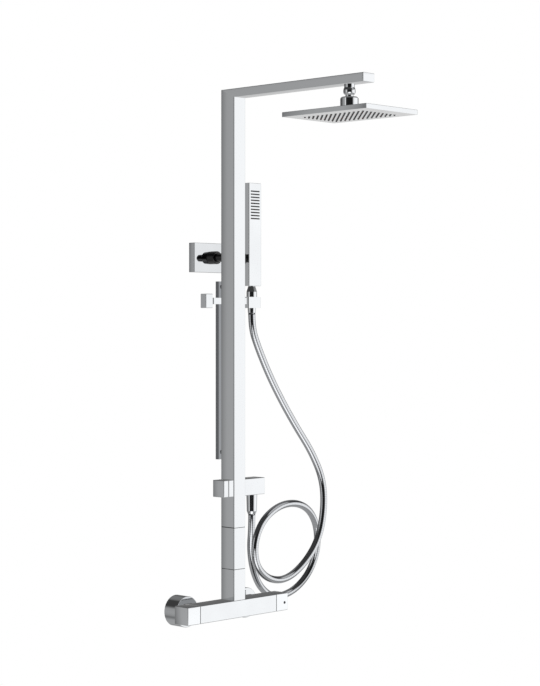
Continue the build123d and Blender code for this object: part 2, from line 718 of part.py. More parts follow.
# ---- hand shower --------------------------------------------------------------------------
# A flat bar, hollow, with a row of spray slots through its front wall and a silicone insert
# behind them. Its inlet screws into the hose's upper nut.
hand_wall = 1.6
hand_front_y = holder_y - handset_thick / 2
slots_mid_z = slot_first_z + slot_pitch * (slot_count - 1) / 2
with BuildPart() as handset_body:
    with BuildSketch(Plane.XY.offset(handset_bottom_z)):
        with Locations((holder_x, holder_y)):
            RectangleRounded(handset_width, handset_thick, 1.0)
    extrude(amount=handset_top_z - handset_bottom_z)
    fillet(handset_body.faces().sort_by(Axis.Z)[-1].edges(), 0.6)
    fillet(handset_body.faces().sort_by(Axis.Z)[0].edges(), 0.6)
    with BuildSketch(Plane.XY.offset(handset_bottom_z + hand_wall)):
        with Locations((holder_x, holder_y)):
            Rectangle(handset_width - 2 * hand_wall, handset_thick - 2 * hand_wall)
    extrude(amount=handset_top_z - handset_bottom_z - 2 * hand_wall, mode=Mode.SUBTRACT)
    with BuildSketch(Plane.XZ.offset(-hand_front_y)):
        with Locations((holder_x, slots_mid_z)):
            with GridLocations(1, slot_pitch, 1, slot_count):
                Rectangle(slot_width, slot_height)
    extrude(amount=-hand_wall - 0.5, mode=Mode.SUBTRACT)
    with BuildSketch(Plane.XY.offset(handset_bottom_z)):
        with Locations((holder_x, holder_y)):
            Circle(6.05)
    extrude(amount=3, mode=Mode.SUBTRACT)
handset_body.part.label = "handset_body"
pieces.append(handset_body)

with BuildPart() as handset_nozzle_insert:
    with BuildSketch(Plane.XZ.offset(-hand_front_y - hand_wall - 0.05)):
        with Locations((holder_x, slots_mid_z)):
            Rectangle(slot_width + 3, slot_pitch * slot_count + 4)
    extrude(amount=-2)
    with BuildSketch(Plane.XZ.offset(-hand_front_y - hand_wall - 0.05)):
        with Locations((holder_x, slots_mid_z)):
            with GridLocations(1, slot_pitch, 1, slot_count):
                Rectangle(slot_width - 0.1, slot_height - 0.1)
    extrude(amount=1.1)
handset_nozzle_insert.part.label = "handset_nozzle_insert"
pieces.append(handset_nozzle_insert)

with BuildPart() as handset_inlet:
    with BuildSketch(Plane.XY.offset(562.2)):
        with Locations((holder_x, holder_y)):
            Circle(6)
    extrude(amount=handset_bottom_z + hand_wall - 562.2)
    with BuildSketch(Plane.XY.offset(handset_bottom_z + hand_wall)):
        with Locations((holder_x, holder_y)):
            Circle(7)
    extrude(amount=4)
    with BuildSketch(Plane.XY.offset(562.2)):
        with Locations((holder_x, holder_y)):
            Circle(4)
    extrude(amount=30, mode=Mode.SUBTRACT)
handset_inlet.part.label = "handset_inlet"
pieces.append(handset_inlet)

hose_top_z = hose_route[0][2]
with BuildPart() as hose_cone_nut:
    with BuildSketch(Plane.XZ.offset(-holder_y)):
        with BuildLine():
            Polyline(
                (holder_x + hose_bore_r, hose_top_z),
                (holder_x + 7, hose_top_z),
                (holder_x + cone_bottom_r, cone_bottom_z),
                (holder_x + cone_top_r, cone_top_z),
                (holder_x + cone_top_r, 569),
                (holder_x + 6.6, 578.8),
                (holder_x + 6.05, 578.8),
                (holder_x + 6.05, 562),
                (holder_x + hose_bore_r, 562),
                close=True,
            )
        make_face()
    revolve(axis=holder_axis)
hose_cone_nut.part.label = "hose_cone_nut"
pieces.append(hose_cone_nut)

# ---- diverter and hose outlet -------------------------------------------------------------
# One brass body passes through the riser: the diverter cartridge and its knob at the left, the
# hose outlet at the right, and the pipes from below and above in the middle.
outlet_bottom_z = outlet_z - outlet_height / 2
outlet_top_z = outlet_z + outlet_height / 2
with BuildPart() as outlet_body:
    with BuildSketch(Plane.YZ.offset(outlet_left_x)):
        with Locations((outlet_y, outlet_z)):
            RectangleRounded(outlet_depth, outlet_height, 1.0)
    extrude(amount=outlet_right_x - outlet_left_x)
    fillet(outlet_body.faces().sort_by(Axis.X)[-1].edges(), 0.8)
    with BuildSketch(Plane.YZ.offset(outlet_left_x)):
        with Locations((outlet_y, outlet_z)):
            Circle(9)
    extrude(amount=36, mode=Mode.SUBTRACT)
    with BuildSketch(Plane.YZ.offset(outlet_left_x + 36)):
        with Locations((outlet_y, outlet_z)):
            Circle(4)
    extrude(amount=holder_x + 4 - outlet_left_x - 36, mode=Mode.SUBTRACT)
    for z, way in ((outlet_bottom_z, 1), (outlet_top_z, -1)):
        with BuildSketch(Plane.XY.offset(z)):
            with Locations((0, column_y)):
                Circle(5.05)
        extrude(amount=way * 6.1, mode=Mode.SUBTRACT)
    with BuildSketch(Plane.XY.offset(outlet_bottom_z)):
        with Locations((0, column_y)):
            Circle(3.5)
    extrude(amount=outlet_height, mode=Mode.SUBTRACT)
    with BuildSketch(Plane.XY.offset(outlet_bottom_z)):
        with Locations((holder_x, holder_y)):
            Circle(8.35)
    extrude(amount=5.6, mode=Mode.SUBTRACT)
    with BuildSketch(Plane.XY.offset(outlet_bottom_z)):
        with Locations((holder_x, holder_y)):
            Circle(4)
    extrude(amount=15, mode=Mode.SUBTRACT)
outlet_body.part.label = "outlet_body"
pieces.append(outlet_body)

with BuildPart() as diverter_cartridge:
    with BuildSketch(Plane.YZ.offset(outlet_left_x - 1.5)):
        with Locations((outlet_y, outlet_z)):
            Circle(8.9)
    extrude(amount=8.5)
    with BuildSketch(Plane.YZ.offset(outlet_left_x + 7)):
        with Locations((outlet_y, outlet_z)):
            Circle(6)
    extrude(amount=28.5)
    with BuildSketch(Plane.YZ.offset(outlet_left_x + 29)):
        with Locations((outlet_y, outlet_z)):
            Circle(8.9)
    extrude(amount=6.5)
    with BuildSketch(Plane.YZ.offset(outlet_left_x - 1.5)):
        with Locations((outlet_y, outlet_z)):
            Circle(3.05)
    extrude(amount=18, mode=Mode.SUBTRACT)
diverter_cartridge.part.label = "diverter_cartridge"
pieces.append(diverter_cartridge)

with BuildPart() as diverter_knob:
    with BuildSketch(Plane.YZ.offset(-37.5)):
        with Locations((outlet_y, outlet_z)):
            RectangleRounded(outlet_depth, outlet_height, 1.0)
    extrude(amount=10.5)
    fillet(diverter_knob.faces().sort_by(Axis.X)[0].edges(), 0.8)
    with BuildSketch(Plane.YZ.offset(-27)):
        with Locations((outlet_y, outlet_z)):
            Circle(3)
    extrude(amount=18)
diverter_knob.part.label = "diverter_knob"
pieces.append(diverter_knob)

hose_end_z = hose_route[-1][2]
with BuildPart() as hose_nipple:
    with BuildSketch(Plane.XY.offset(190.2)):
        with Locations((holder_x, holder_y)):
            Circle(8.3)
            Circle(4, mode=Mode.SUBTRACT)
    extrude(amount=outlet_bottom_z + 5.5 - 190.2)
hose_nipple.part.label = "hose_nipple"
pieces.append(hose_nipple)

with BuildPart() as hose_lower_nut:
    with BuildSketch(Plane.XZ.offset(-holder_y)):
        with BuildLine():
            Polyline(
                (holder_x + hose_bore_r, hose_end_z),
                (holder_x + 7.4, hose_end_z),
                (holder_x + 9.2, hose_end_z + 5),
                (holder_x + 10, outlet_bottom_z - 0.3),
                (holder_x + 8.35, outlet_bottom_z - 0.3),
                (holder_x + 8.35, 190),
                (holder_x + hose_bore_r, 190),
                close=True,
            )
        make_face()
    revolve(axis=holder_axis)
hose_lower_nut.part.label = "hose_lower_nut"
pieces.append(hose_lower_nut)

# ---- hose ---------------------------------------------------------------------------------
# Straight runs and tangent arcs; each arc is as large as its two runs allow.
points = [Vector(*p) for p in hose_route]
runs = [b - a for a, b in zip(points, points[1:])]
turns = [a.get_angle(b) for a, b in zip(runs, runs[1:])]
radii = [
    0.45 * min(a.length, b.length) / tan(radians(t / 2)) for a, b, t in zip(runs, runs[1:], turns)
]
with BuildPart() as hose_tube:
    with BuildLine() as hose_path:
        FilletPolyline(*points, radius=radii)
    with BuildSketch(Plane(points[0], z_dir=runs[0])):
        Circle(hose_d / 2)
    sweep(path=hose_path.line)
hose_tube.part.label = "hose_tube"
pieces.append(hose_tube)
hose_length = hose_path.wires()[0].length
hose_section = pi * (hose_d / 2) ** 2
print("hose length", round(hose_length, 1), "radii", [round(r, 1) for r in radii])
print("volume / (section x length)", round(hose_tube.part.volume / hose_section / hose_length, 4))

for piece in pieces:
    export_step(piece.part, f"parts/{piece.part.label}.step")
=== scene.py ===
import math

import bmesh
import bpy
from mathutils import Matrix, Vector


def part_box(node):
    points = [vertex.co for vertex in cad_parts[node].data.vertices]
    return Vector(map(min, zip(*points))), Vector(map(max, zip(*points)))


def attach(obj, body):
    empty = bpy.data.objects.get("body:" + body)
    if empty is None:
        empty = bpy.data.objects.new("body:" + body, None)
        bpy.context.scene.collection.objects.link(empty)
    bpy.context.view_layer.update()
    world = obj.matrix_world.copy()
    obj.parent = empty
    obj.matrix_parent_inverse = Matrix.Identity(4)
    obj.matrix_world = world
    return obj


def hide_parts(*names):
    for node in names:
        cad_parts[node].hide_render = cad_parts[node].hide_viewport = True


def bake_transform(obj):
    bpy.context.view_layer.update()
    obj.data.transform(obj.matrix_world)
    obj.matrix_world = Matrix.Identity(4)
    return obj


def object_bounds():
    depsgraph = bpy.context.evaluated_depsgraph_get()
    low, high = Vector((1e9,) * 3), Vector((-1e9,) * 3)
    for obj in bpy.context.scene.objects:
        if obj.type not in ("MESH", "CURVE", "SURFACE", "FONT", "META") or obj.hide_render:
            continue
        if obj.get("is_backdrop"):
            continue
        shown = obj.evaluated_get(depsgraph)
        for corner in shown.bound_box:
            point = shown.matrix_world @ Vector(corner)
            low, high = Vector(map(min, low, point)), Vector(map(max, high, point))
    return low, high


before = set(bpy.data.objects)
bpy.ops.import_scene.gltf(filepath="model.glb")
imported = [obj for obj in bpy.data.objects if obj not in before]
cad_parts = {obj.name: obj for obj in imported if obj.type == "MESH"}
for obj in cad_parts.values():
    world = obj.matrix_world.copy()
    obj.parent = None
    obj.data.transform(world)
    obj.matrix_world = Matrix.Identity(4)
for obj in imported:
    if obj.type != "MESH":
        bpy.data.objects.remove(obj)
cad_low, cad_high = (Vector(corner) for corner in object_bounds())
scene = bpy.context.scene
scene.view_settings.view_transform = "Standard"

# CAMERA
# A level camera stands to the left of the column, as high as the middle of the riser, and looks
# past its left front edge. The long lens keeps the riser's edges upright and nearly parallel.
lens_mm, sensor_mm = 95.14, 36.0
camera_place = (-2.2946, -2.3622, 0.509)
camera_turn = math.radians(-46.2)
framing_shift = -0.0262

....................

Copy out exactly the lines from the one containing "hose_section / hose_length, 4))" to the one containing "point = shown.matrix_world", both ends inclusive.

§ Final result:
print("volume / (section x length)", round(hose_tube.part.volume / hose_section / hose_length, 4))

for piece in pieces:
    export_step(piece.part, f"parts/{piece.part.label}.step")
=== scene.py ===
import math

import bmesh
import bpy
from mathutils import Matrix, Vector


def part_box(node):
    points = [vertex.co for vertex in cad_parts[node].data.vertices]
    return Vector(map(min, zip(*points))), Vector(map(max, zip(*points)))


def attach(obj, body):
    empty = bpy.data.objects.get("body:" + body)
    if empty is None:
        empty = bpy.data.objects.new("body:" + body, None)
        bpy.context.scene.collection.objects.link(empty)
    bpy.context.view_layer.update()
    world = obj.matrix_world.copy()
    obj.parent = empty
    obj.matrix_parent_inverse = Matrix.Identity(4)
    obj.matrix_world = world
    return obj


def hide_parts(*names):
    for node in names:
        cad_parts[node].hide_render = cad_parts[node].hide_viewport = True


def bake_transform(obj):
    bpy.context.view_layer.update()
    obj.data.transform(obj.matrix_world)
    obj.matrix_world = Matrix.Identity(4)
    return obj


def object_bounds():
    depsgraph = bpy.context.evaluated_depsgraph_get()
    low, high = Vector((1e9,) * 3), Vector((-1e9,) * 3)
    for obj in bpy.context.scene.objects:
        if obj.type not in ("MESH", "CURVE", "SURFACE", "FONT", "META") or obj.hide_render:
            continue
        if obj.get("is_backdrop"):
            continue
        shown = obj.evaluated_get(depsgraph)
        for corner in shown.bound_box:
            point = shown.matrix_world @ Vector(corner)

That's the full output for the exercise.